In direct contradiction of the Chairman he was reporting to, this is what Guam Waterworks Authority General Manager Dr. Leonard Olive told the Consolidated Commission on Utilities during a meeting on Tuesday, March 10, according to a report filed by KUAM: "There's a lot of little thing(s) that we can tweak at pump stations, maintenance...we've had a lot of opportunity to redirect flows that go to Agana, some flows to the north...so we've got a lot of little things that'll buy us time in case we strike out on the bid. We probably have the capacity on staff to do a lot of that without relying too much on an outside contractor."
But subsequent statements made by CCU Chairman Simon Sanchez on K57 the following Thursday morning fly in the face of Dr. Olive's revelations.

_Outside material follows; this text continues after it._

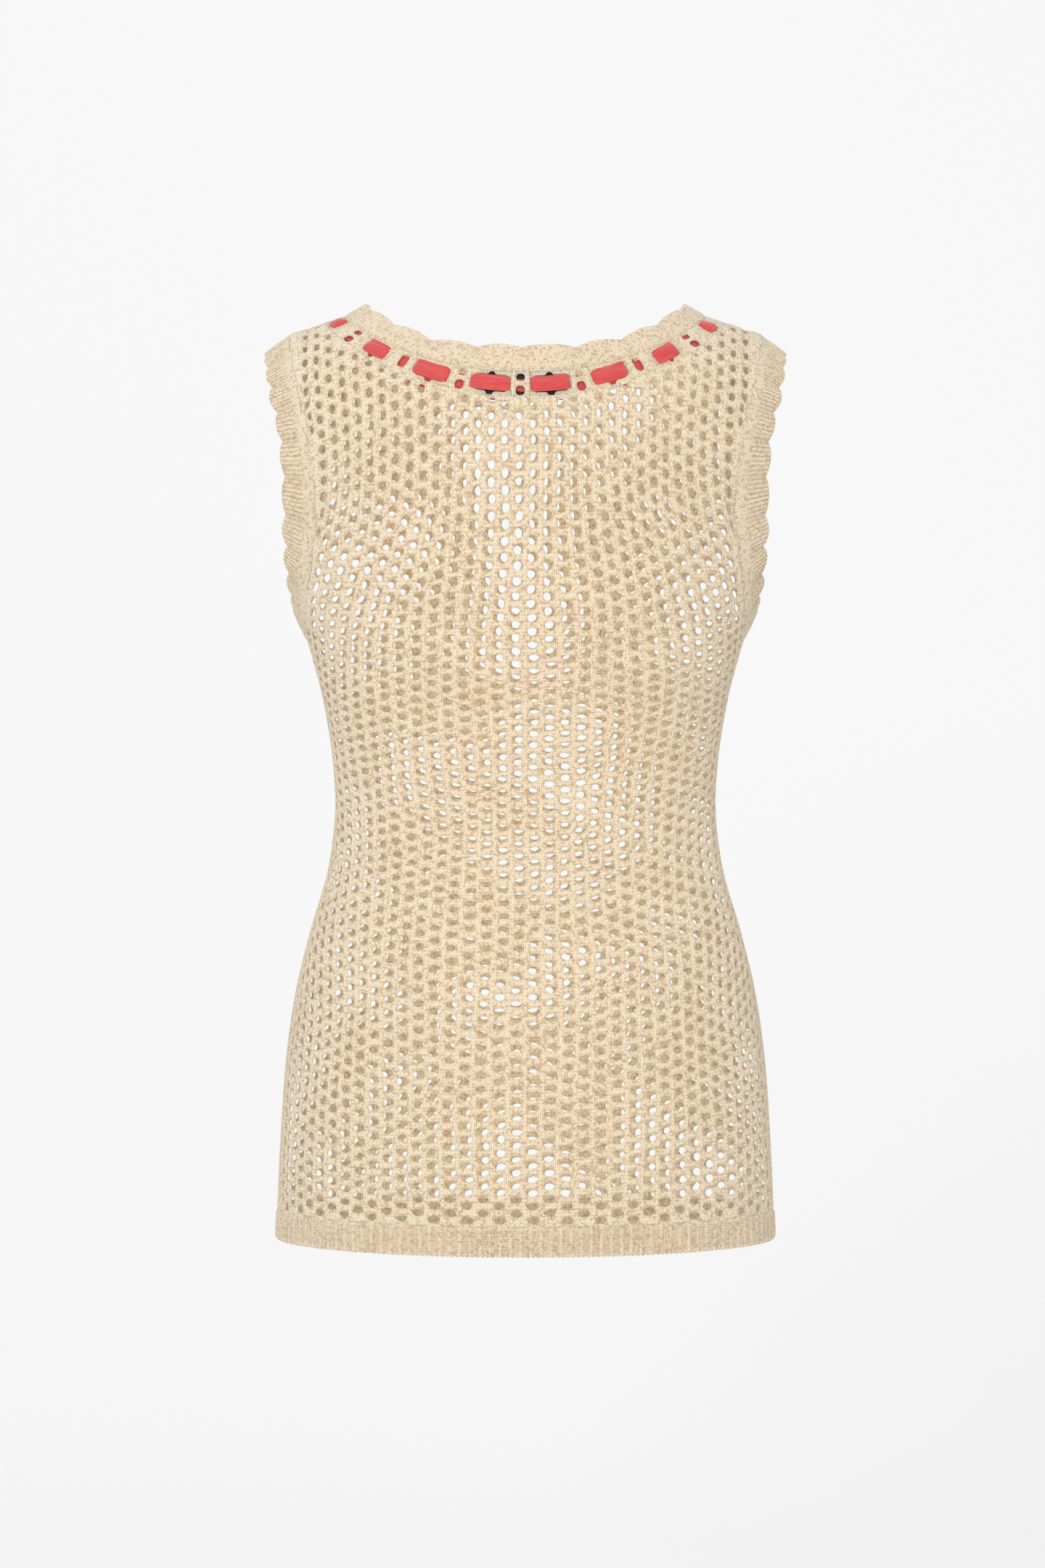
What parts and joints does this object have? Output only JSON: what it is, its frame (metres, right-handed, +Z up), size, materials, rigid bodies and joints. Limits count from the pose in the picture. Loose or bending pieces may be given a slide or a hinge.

Referring to central-island sewage problems, Sanchez remained unapologetic for the Commission's moratorium. "We have plenty of capacity there, but the lines are clogged up! I know people will say we shouldn't have done it. And reasonable people will disagree with our tactics...but we did what we had to do," Sanchez told K57 Breakfast Show host Ray Gibson as justification for the moratorium.
Sanchez’ comments raise two questions: (1) why it's taking CUC nearly 11 months since the moratorium announcement (May 20, 2008, ref. Pacific News Center) to call in infrastructure bids (due April 15, 2009); and (2) why the moratorium was ever implemented in the first place.
"The moratorium accelerated a project that we were going to wait five or seven years to do, because Guam's growth was going to be at a slower pace...now that the Marines (are coming)...the speculation that occurred forced us to move this project up and within eight months we have scoped the project, we have three or four bidders ready to bid, and we're confident enough that when those bids come in, we can do the deal."
Nevertheless, Nick Captain, President of Captain Real Estate Group, told Pacific Daily News he doubts that lifting the moratorium will reverse the damage done, because Guam has already earned a bad reputation among foreign investors -- and that current economic conditions only add insult to injury.